Here, the statute of limitations began to run in September of 1997, when Cline discovered his home was damaged.  Because three years had expired by the time Cline named Modular Home as a defendant, his negligence claim against Modular Home was barred by the statute of limitations.  Accordingly, we find the trial court erred in failing to grant Modular Home’s motions for directed verdict. [3]  

REVERSED.

ANDERSON and BEATTY, JJ., concur.


[1]   Because the jury’s cumulative actual damages award exceeded the established maximum value of the home, the trial judge reduced this amount to $50,000.00. 

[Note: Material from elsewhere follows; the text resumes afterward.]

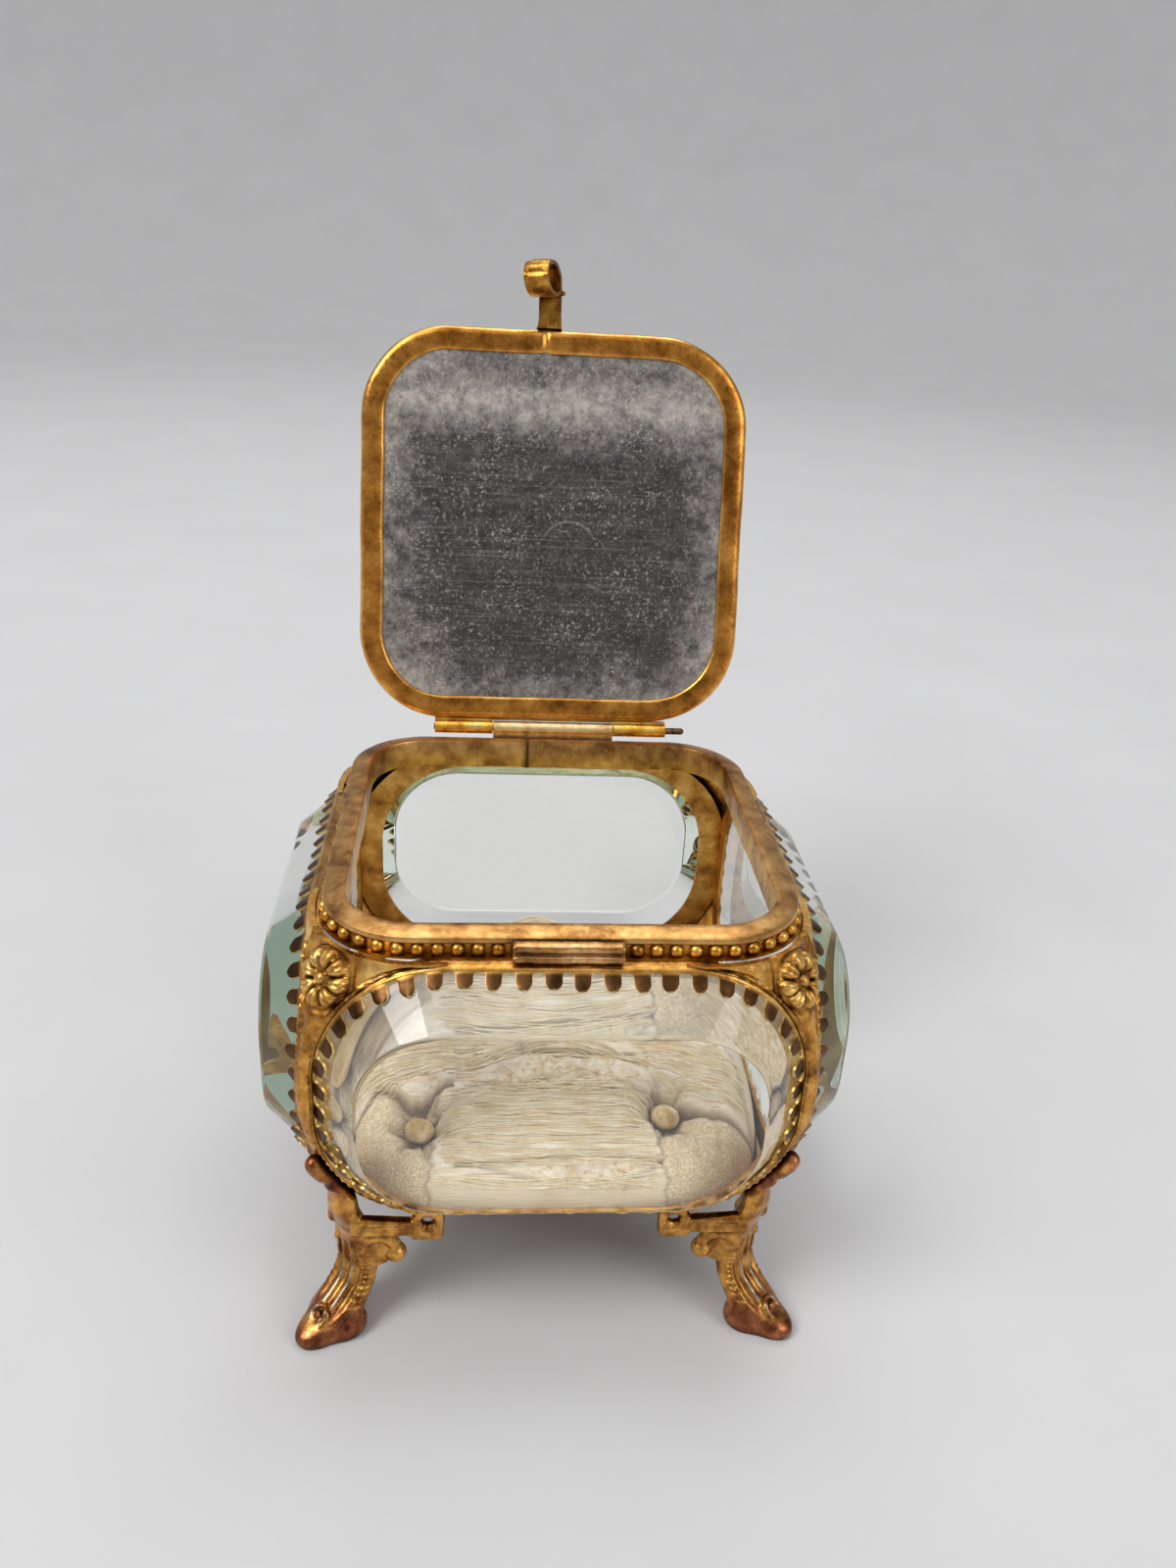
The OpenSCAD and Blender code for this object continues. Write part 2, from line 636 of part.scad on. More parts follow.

[2] Cline also argues that his addition of Modular Home should relate back to his original pleading under Rule 15(c), SCRCP.  However, relation back applies only when an existing party is changed, not when a new party is added to a complaint.  See Jackson v. Doe, 342 S.C. 552, 558, 537 S.E.2d 567, 570 (Ct. App. 2000) (“The language of Rule 15(c) clearly speaks to a change in party, not the addition of a defendant to an already existing defendant.” (emphasis in original)).

[3]   Because we find the statute of limitations has run, we need not address Modular Home’s other argument on appeal.